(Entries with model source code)
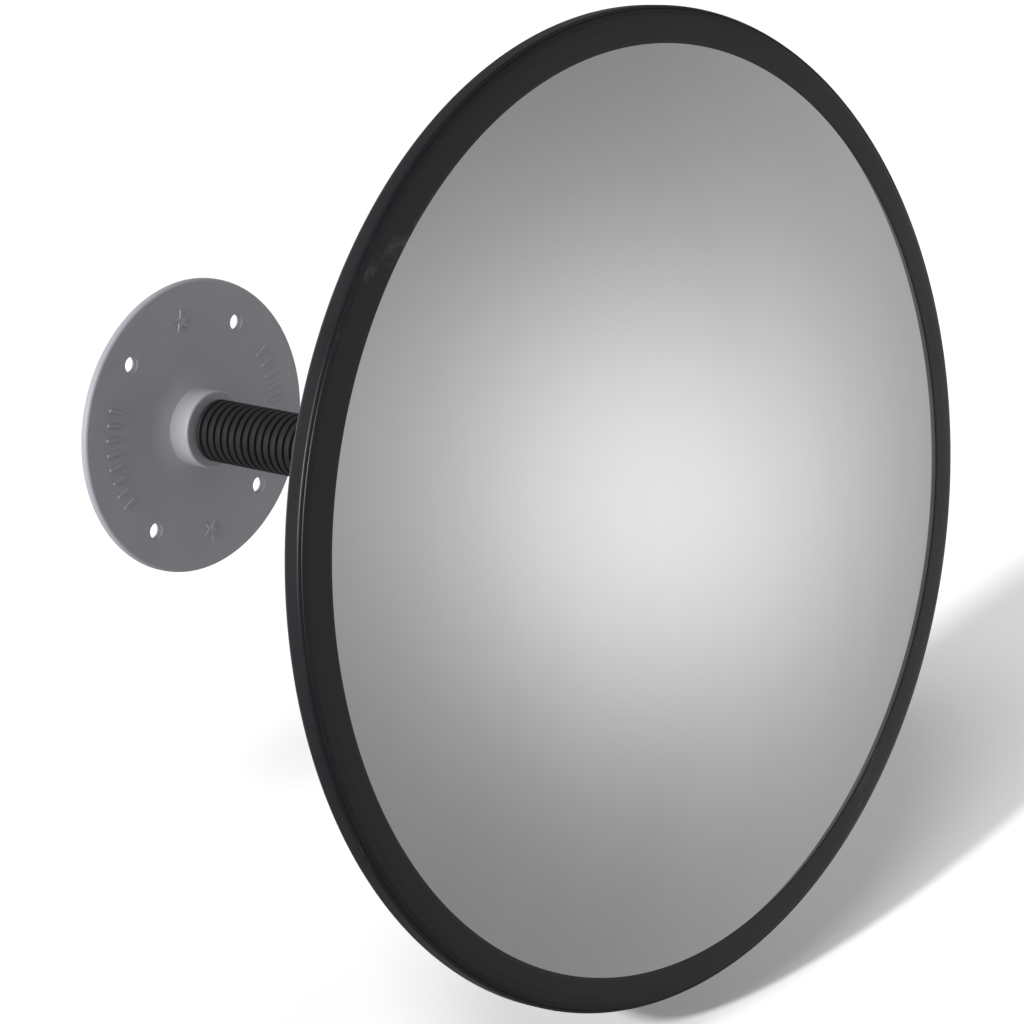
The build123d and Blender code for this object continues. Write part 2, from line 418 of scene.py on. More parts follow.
def buildDust():
    # thin dust that settles on faces that look up
    tree, groupIn, groupOut = newMask("settledDust", [("Amount", 0.3), ("Speck Size", 0.8)], ["Mask"])
    normal = put(tree, "ShaderNodeNewGeometry").outputs["Normal"]
    split = put(tree, "ShaderNodeSeparateXYZ")
    tree.links.new(normal, split.inputs[0])
    upward = spread(tree, split.outputs["Z"], 0.1, 0.95)
    scale = calc(tree, "DIVIDE", 1000.0, groupIn.outputs["Speck Size"])
    specks = spread(tree, noise(tree, scale, 5.0, 0.7), 0.42, 0.75)
    cloud = spread(tree, noise(tree, 40.0, 3.0), 0.35, 0.7, 0.35, 1.0)
    mask = calc(tree, "MULTIPLY", calc(tree, "MULTIPLY", upward, specks), cloud)
    mask = calc(tree, "MULTIPLY", mask, groupIn.outputs["Amount"], clamp=True)
    tree.links.new(mask, groupOut.inputs["Mask"])
    return tree


mouldedGrain = buildGrain()
edgeRub = buildWear()
settledDust = buildDust()


def useGroup(tree, group, **values):
    node = put(tree, "ShaderNodeGroup", node_tree=group)
    for key, value in values.items():
        label = "".join(" " + c if c.isupper() else c for c in key)
        node.inputs[label[0].upper() + label[1:]].default_value = value
    return node


def mixColour(tree, factor, first, second):
    node = put(tree, "ShaderNodeMix", data_type="RGBA")
    feed(tree, node.inputs["Factor"], factor)
    for socket, value in ((node.inputs[6], first), (node.inputs[7], second)):
        feed(tree, socket, (*value, 1.0) if isinstance(value, tuple) else value)
    return node.outputs[2]


def newMaterial(name):
    material = bpy.data.materials.new(name)
    material.use_nodes = True
    return material, material.node_tree, material.node_tree.nodes["Principled BSDF"]


def grainBump(tree, shader, grain, strength):
    bump = put(tree, "ShaderNodeBump")
    bump.inputs["Strength"].default_value = strength
    bump.inputs["Distance"].default_value = 0.1 * mm
    tree.links.new(grain.outputs["Height"], bump.inputs["Height"])
    tree.links.new(bump.outputs[0], shader.inputs["Normal"])


def paintedSkin(name, look):
    # plastic or rubber skin with grain, patches, rubbed edges and dust
    material, tree, shader = newMaterial(name)
    grain = useGroup(tree, mouldedGrain, grainSize=look["grain"], patchSize=look["patch"], depth=1.0)
    wear = useGroup(tree, edgeRub, start=look["wearStart"], end=look["wearEnd"])
    dust = useGroup(tree, settledDust, amount=look["dust"])
    colour = mixColour(tree, grain.outputs["Patches"], look["colour"], look["patchColour"])
    colour = mixColour(tree, wear.outputs["Mask"], colour, look["wearColour"])
    colour = mixColour(tree, dust.outputs["Mask"], colour, look["dustColour"])
    tree.links.new(colour, shader.inputs["Base Color"])
    low, high = look["roughness"]
    rough = spread(tree, grain.outputs["Patches"], 0.0, 1.0, low, high)
    rough = calc(tree, "ADD", rough, calc(tree, "MULTIPLY", dust.outputs["Mask"], 0.3), clamp=True)
    tree.links.new(rough, shader.inputs["Roughness"])
    grainBump(tree, shader, grain, look["bump"])
    shader.inputs["Specular IOR Level"].default_value = look["specular"]
    return material


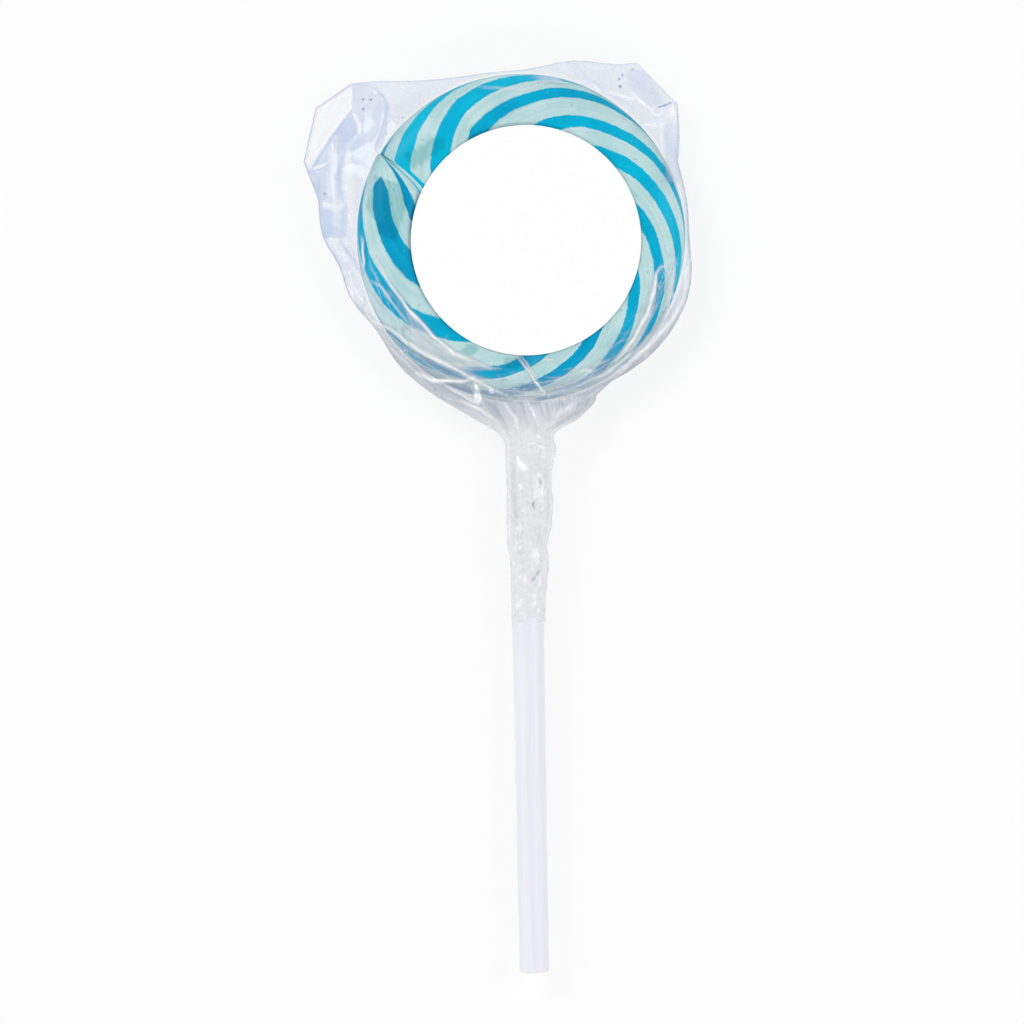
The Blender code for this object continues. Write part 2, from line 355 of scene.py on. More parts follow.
def make_world():
    """White at the horizon, darker overhead, and plain white to the camera."""
    world = bpy.data.worlds.new("studio")
    world.use_nodes = True
    bpy.context.scene.world = world
    tree = world.node_tree
    background = tree.nodes["Background"]
    direction = tree.nodes.new("ShaderNodeTexCoord")
    split = tree.nodes.new("ShaderNodeSeparateXYZ")
    tree.links.new(direction.outputs["Generated"], split.inputs[0])
    fall = tree.nodes.new("ShaderNodeMapRange")
    for key, number in zip((1, 2, 3, 4), (0.1, 0.85, 0.85, 0.08)):
        fall.inputs[key].default_value = number
    tree.links.new(split.outputs["Z"], fall.inputs[0])
    path = tree.nodes.new("ShaderNodeLightPath")
    seen = tree.nodes.new("ShaderNodeMath")
    seen.operation = "MAXIMUM"
    tree.links.new(path.outputs["Is Camera Ray"], seen.inputs[0])
    tree.links.new(path.outputs["Is Transmission Ray"], seen.inputs[1])
    level = tree.nodes.new("ShaderNodeMix")
    tree.links.new(seen.outputs[0], level.inputs["Factor"])
    tree.links.new(fall.outputs[0], level.inputs["A"])
    level.inputs["B"].default_value = 1.0
    tree.links.new(level.outputs["Result"], background.inputs["Strength"])
    background.inputs["Color"].default_value = (1.0, 1.0, 1.0, 1.0)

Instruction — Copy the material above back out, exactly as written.

Response to the exercise —
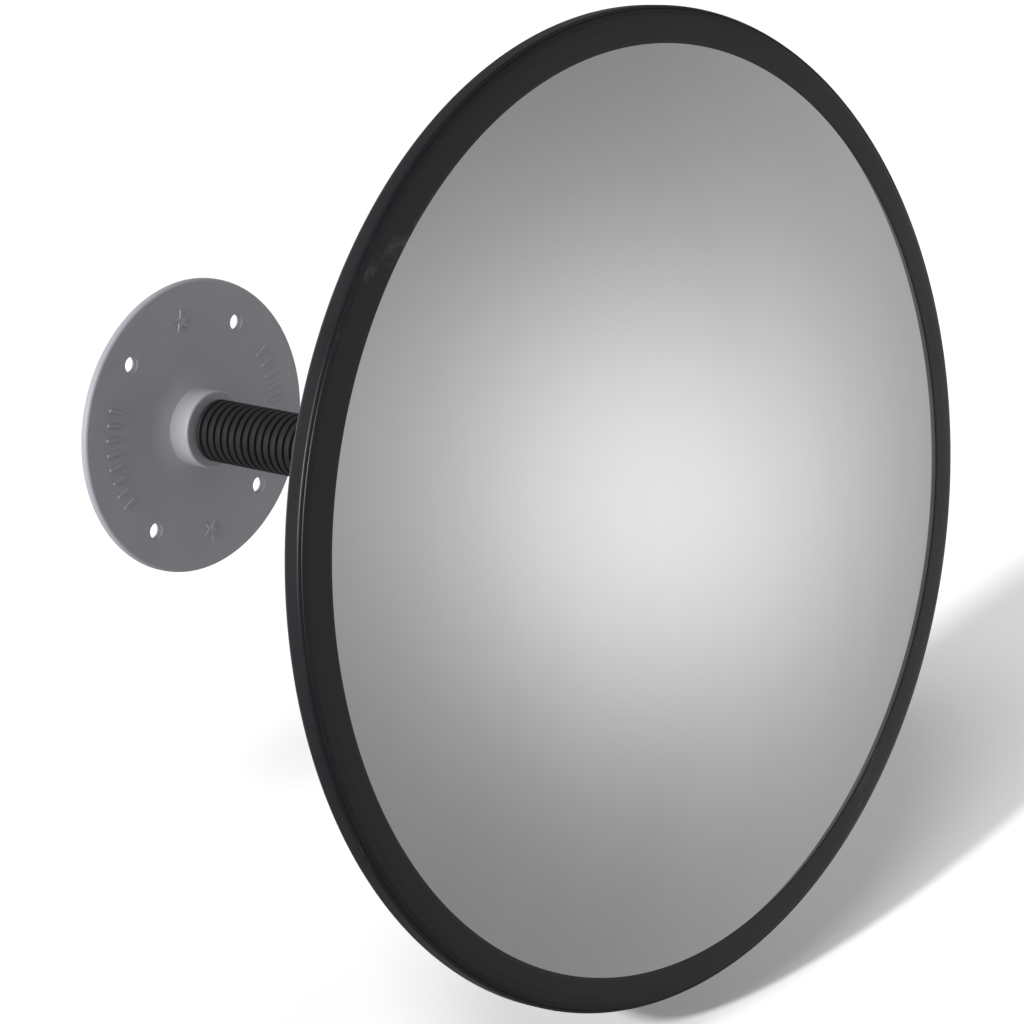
The build123d and Blender code for this object continues. Write part 2, from line 418 of scene.py on. More parts follow.
def buildDust():
    # thin dust that settles on faces that look up
    tree, groupIn, groupOut = newMask("settledDust", [("Amount", 0.3), ("Speck Size", 0.8)], ["Mask"])
    normal = put(tree, "ShaderNodeNewGeometry").outputs["Normal"]
    split = put(tree, "ShaderNodeSeparateXYZ")
    tree.links.new(normal, split.inputs[0])
    upward = spread(tree, split.outputs["Z"], 0.1, 0.95)
    scale = calc(tree, "DIVIDE", 1000.0, groupIn.outputs["Speck Size"])
    specks = spread(tree, noise(tree, scale, 5.0, 0.7), 0.42, 0.75)
    cloud = spread(tree, noise(tree, 40.0, 3.0), 0.35, 0.7, 0.35, 1.0)
    mask = calc(tree, "MULTIPLY", calc(tree, "MULTIPLY", upward, specks), cloud)
    mask = calc(tree, "MULTIPLY", mask, groupIn.outputs["Amount"], clamp=True)
    tree.links.new(mask, groupOut.inputs["Mask"])
    return tree


mouldedGrain = buildGrain()
edgeRub = buildWear()
settledDust = buildDust()


def useGroup(tree, group, **values):
    node = put(tree, "ShaderNodeGroup", node_tree=group)
    for key, value in values.items():
        label = "".join(" " + c if c.isupper() else c for c in key)
        node.inputs[label[0].upper() + label[1:]].default_value = value
    return node


def mixColour(tree, factor, first, second):
    node = put(tree, "ShaderNodeMix", data_type="RGBA")
    feed(tree, node.inputs["Factor"], factor)
    for socket, value in ((node.inputs[6], first), (node.inputs[7], second)):
        feed(tree, socket, (*value, 1.0) if isinstance(value, tuple) else value)
    return node.outputs[2]


def newMaterial(name):
    material = bpy.data.materials.new(name)
    material.use_nodes = True
    return material, material.node_tree, material.node_tree.nodes["Principled BSDF"]


def grainBump(tree, shader, grain, strength):
    bump = put(tree, "ShaderNodeBump")
    bump.inputs["Strength"].default_value = strength
    bump.inputs["Distance"].default_value = 0.1 * mm
    tree.links.new(grain.outputs["Height"], bump.inputs["Height"])
    tree.links.new(bump.outputs[0], shader.inputs["Normal"])


def paintedSkin(name, look):
    # plastic or rubber skin with grain, patches, rubbed edges and dust
    material, tree, shader = newMaterial(name)
    grain = useGroup(tree, mouldedGrain, grainSize=look["grain"], patchSize=look["patch"], depth=1.0)
    wear = useGroup(tree, edgeRub, start=look["wearStart"], end=look["wearEnd"])
    dust = useGroup(tree, settledDust, amount=look["dust"])
    colour = mixColour(tree, grain.outputs["Patches"], look["colour"], look["patchColour"])
    colour = mixColour(tree, wear.outputs["Mask"], colour, look["wearColour"])
    colour = mixColour(tree, dust.outputs["Mask"], colour, look["dustColour"])
    tree.links.new(colour, shader.inputs["Base Color"])
    low, high = look["roughness"]
    rough = spread(tree, grain.outputs["Patches"], 0.0, 1.0, low, high)
    rough = calc(tree, "ADD", rough, calc(tree, "MULTIPLY", dust.outputs["Mask"], 0.3), clamp=True)
    tree.links.new(rough, shader.inputs["Roughness"])
    grainBump(tree, shader, grain, look["bump"])
    shader.inputs["Specular IOR Level"].default_value = look["specular"]
    return material


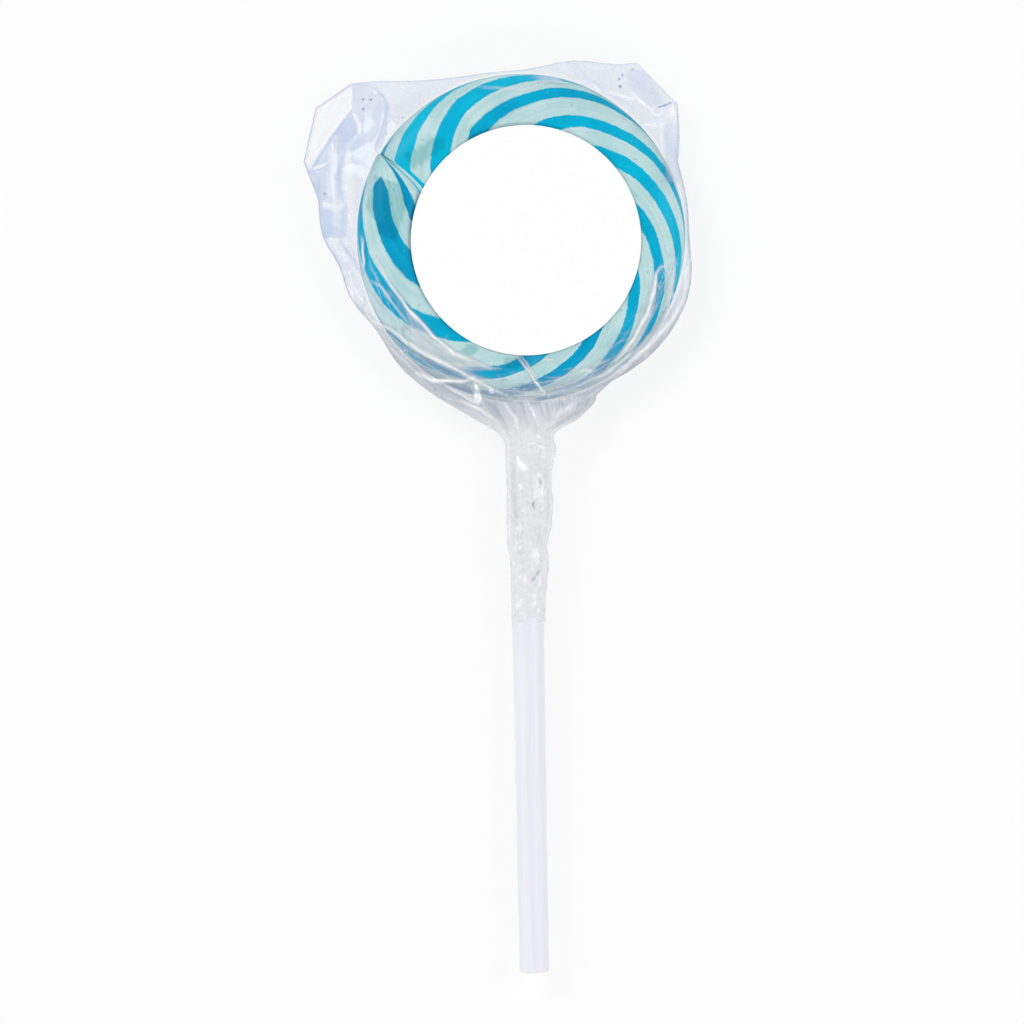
The Blender code for this object continues. Write part 2, from line 355 of scene.py on. More parts follow.
def make_world():
    """White at the horizon, darker overhead, and plain white to the camera."""
    world = bpy.data.worlds.new("studio")
    world.use_nodes = True
    bpy.context.scene.world = world
    tree = world.node_tree
    background = tree.nodes["Background"]
    direction = tree.nodes.new("ShaderNodeTexCoord")
    split = tree.nodes.new("ShaderNodeSeparateXYZ")
    tree.links.new(direction.outputs["Generated"], split.inputs[0])
    fall = tree.nodes.new("ShaderNodeMapRange")
    for key, number in zip((1, 2, 3, 4), (0.1, 0.85, 0.85, 0.08)):
        fall.inputs[key].default_value = number
    tree.links.new(split.outputs["Z"], fall.inputs[0])
    path = tree.nodes.new("ShaderNodeLightPath")
    seen = tree.nodes.new("ShaderNodeMath")
    seen.operation = "MAXIMUM"
    tree.links.new(path.outputs["Is Camera Ray"], seen.inputs[0])
    tree.links.new(path.outputs["Is Transmission Ray"], seen.inputs[1])
    level = tree.nodes.new("ShaderNodeMix")
    tree.links.new(seen.outputs[0], level.inputs["Factor"])
    tree.links.new(fall.outputs[0], level.inputs["A"])
    level.inputs["B"].default_value = 1.0
    tree.links.new(level.outputs["Result"], background.inputs["Strength"])
    background.inputs["Color"].default_value = (1.0, 1.0, 1.0, 1.0)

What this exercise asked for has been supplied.